━━ ENTRIES ━━
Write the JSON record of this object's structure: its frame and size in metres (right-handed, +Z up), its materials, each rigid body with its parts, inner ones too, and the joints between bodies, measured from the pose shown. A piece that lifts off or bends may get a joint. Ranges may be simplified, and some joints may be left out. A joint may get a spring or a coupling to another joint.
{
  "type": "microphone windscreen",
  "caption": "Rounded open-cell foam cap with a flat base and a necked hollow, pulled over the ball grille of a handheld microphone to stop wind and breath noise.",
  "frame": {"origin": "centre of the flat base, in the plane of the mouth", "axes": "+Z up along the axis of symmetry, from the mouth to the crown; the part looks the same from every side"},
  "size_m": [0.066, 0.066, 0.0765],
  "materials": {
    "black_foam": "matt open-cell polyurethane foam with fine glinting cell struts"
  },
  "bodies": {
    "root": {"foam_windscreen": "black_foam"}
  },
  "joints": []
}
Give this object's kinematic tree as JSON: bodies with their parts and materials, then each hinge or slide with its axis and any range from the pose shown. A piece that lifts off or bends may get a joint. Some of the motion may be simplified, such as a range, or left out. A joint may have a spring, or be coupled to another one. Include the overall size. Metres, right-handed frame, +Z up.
━━━
> [SET PROBLEM] Every record above should be output exactly.

> [SOLUTION FOR THIS PROBLEM]
Write the JSON record of this object's structure: its frame and size in metres (right-handed, +Z up), its materials, each rigid body with its parts, inner ones too, and the joints between bodies, measured from the pose shown. A piece that lifts off or bends may get a joint. Ranges may be simplified, and some joints may be left out. A joint may get a spring or a coupling to another joint.
{
  "type": "microphone windscreen",
  "caption": "Rounded open-cell foam cap with a flat base and a necked hollow, pulled over the ball grille of a handheld microphone to stop wind and breath noise.",
  "frame": {"origin": "centre of the flat base, in the plane of the mouth", "axes": "+Z up along the axis of symmetry, from the mouth to the crown; the part looks the same from every side"},
  "size_m": [0.066, 0.066, 0.0765],
  "materials": {
    "black_foam": "matt open-cell polyurethane foam with fine glinting cell struts"
  },
  "bodies": {
    "root": {"foam_windscreen": "black_foam"}
  },
  "joints": []
}
Give this object's kinematic tree as JSON: bodies with their parts and materials, then each hinge or slide with its axis and any range from the pose shown. A piece that lifts off or bends may get a joint. Some of the motion may be simplified, such as a range, or left out. A joint may have a spring, or be coupled to another one. Include the overall size. Metres, right-handed frame, +Z up.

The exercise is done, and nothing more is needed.